In general, terms, alcohol is a causal effect of many social problems in this country. Every festive season, despite the Department of Transport consistent campaign on arrive alive, many car accidents and the loss of lives is mainly caused by drunk and driving. Even pedestrians fatalities are, in the main, a consequence of drunken pedestrians. About R37.9 billion per annum spent on injuries and hospitalization costs is consequential to alcohol usage.
As Liquor Authority, a Department of Trade and Industry entity has a dual task. One is its mandate of issuing permissions to liquor outlets and regulate the industry whilst it continues to operate and contributes to our economy, but also it has a social justice mandate to educate through awareness and other forms, the consumers of alcohol working in concert with the industry itself, about the dangers of alcohol abuse. This awareness today is but one of these interventions.
I would have loved to see more of the industry itself taking active campaign using their budgets about the dangers of their products to their consumers. Those companies that are doing it are not going far enough. To some of them, they minimally do this compliance issue through their websites and other in cosmetic methods that do not scratch the surface. Of cause the intensity of such an awareness is not good for their bottom lines but at some point we need to morally accept the social ailment that these products does to our society, and therefore agree to forego profit margins for the sake of posterity.
We have resolved that the question of alcohol dangers awareness is what we are going to focus on. I am going to lead a campaign against shebeens operating near our schools whereby learners find escapades to drink and even buy drugs in these spaces in vicinity to schools. If there is a gab in law preventing us from winning this fight, I am prepared to look at addressing those through a legislative process. We need to protect our children from alcohol.
We need to do a lot of awareness in our institutions of higher learning where our children stay in students housing without the guardianship of their parents. Binge drinking begins mainly in University transition. Herein lies unprotected sex and sexually transmitted diseases from this group of youth from 19-24 years of age.
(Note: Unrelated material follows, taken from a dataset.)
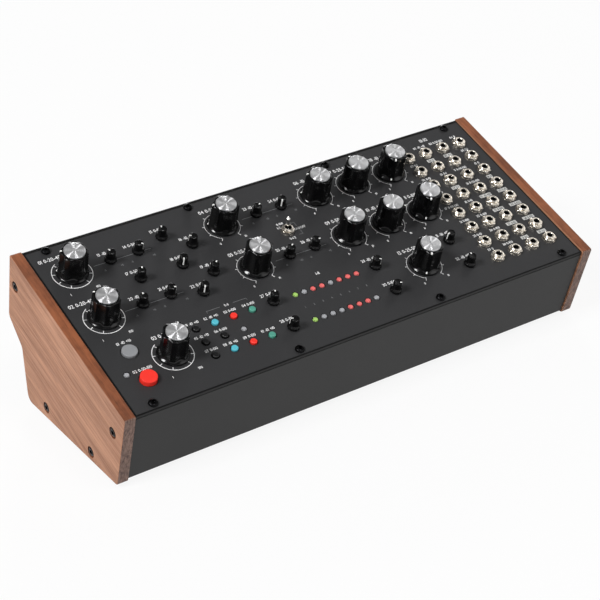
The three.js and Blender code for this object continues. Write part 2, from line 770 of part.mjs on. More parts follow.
// Toggle switch: a body under the panel with a threaded neck, and a lever that leans to the rear
function makeToggle() {
  const body = block(toggleBodyWidth, toggleBodyLength, controlBoardTop + seatGap, panelUnderside);
  const neckBase = panelUnderside - overrun;
  const nutTop = seatGap + toggleNutHeight;
  const neck = neckWithNut(toggleNeckRadius, toggleNutRadius, neckBase, nutTop, toggleNeckRise, toggleSides);
  const bore = rod(toggleBoreRadius, togglePivot - toggleBoreDepth, toggleNeckRise + overrun, toggleSides);
  const fixed = solidOf(body).add(solidOf(neck)).subtract(solidOf(bore));
  const switchBody = addMesh(panelFace, "toggle_switch_body", geometryOf(fixed), finish(0xb9b6ac, 0.3, 0.9));
  switchBody.position.set(...place(togglePlace), 0);

  const leverSolid = solidOf(turned(
    [
      [0, -toggleTail],
      [toggleRodRadius, -toggleTail],
      [toggleBallRadius, 0],
      [toggleRodRadius, toggleBallRadius],
      [toggleTipRadius, toggleTipRise - toggleTipLength / 2],
      [toggleRodRadius, toggleTipRise],
      [0, toggleTipRise],
    ],
    toggleSides,
  ));
  const lever = addMesh(panelFace, "toggle_lever", geometryOf(leverSolid), finish(0xd8d6cf, 0.2, 1));
  lever.position.set(...place(togglePlace), togglePivot);
  lever.rotation.x = -toggleLean;
}

// Sockets in the rear wall, drawn along Z with the wall's outer face at zero
function addRearSocket(name, solid, across, material) {
  const socket = addMesh(instrument, name, geometryOf(solid), material);
  const wall = middleShift + plinthSetback - woodRearReveal;
  socket.rotation.x = -Math.PI / 2;
  socket.position.set(across, wall, groundClearance + rearSocketRise);
}

function makeRearSockets() {
  const bodyTop = -sheet - seatGap;
  const neckBase = bodyTop - overrun;
  const nutTop = seatGap + audioNutHeight;
  const audioTop = nutTop + audioNeckRise;
  const audioBody = block(audioBodySide, audioBodySide, bodyTop - audioBodyDepth, bodyTop);
  const audioNeck = neckWithNut(audioNeckRadius, audioNutRadius, neckBase, nutTop, audioTop, rearSocketSides);
  const audioBore = rod(audioBoreRadius, -audioBoreDepth, audioTop + overrun, rearSocketSides);
  const audio = solidOf(audioBody).add(solidOf(audioNeck)).subtract(solidOf(audioBore));
  addRearSocket("audio_output_socket", audio, audioSocketPlace, finish(0xb9b6ac, 0.3, 0.9));

  const powerBody = block(powerBodySide, powerBodySide, bodyTop - powerBodyDepth, bodyTop);
  const powerNeck = rod(powerNeckRadius, neckBase, powerNeckRise, rearSocketSides);
  const powerBore = rod(powerBoreRadius, -powerBoreDepth, powerNeckRise + overrun, rearSocketSides);
  const powerPin = rod(powerPinRadius, -powerBoreDepth - overrun, powerNeckRise - powerPinRecess, holeSides);
  const powerShell = solidOf(powerBody).add(solidOf(powerNeck)).subtract(solidOf(powerBore));
  const power = powerShell.add(solidOf(powerPin));
  addRearSocket("power_inlet", power, powerSocketPlace, finish(0x121212, 0.5, 0.1));
}

makeCase();
makeWoodSides();
makeFeet();
makePanel();
makeRail("rear_rail", -rearRailInset - railDepth / 2, rearScrewRow);
makeRail("front_rail", frontRailInset + railDepth / 2 - panelDepth, frontScrewRow);
makeControlBoard();
makePatchBoard();
makeKnobs(largeKnobs, largeKnobGeometry(), 0x0b0b0c, 0.22);
makeKnobs(smallKnobs, smallKnobGeometry(), 0x0c0c0d, 0.4);
makeButtons();
makeToggle();
makeRearSockets();

export default instrument;
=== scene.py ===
"""A tabletop analog synthesizer: a sloping panel of knobs, buttons, lights and patch sockets in a folded case
between two wooden sides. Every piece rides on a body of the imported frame. Sketches are in millimetres."""

import json
import logging
import math
from dataclasses import dataclass, field
from enum import Enum
from typing import Any, Callable, Iterable, NamedTuple, Sequence

import bmesh
import bpy
from mathutils import Euler, Matrix, Vector


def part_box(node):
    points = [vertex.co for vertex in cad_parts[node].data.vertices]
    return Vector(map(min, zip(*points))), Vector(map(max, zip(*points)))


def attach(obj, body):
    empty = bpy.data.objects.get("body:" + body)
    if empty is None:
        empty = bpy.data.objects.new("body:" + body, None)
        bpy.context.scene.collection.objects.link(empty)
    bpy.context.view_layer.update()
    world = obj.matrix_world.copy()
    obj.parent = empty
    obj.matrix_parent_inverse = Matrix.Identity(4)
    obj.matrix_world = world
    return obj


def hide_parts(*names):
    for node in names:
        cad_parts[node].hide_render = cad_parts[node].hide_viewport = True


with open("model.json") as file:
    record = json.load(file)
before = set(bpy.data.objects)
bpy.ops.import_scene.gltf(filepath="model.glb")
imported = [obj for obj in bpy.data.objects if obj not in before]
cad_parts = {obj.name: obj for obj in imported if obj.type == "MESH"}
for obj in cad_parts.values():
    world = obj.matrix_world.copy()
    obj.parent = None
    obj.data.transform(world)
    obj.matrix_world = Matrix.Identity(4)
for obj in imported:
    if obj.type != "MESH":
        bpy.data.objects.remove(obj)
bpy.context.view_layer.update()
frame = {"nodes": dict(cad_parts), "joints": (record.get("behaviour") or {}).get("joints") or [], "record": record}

LOG = logging.getLogger("synthesizer")
MM = 0.001
TILT = math.radians(20.0)
CHASSIS = "chassis"
Color = tuple[float, float, float]
Point = tuple[float, float]
Form = Callable[[float], float]


class Slot(Enum):
    """The material slots that the pieces take their finishes from."""

    CASE = "case_paint"
    PANEL = "panel_paint"
    WOOD = "side_wood"
    STEEL = "black_steel"
    BOARD = "circuit_board"
    NICKEL = "socket_nickel"
    CHROME = "lever_chrome"
    INLET = "inlet_plastic"
    RUBBER = "foot_rubber"
    KNOB = "knob_plastic"
    TRIMMER = "trimmer_plastic"
    GREY = "button_grey"
    RED = "button_red"
    BLACK = "button_black"
    BLUE = "button_blue"
    GREEN = "button_green"


class Scale(Enum):
    """The two kinds of scale printed round a large knob."""

    RING = "an open ring with inner ticks"
    TICKS = "separate outer ticks"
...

Sobriety weeks are going to be a mainstay of our activities. I urge the North West Liquor board to be active within the province. We must set side budgets for awareness programme. We must go to schools, universities and communities. We must form partnerships with Social Development Department as Economic Development in the province and churches.
The future belongs to our children as future leaders in the economy, government and society. We must begin to protect them right from discovery of one being pregnant. I want to repeat that we are sending a strong message to industry (liquor manufacturers, distributors and retailers) to join us in this consumer education. They can do so either as industry alone or with us as government. The industry cannot afford to tiptoe around this scourge; alcohol is costing this country severely in economic terms, the state budget in running road campaigns, hospital costs of the injured and RAF claims. Let us regard alcohol consumption levels in this country as problematic and as a national problem that requires concomitant interventions.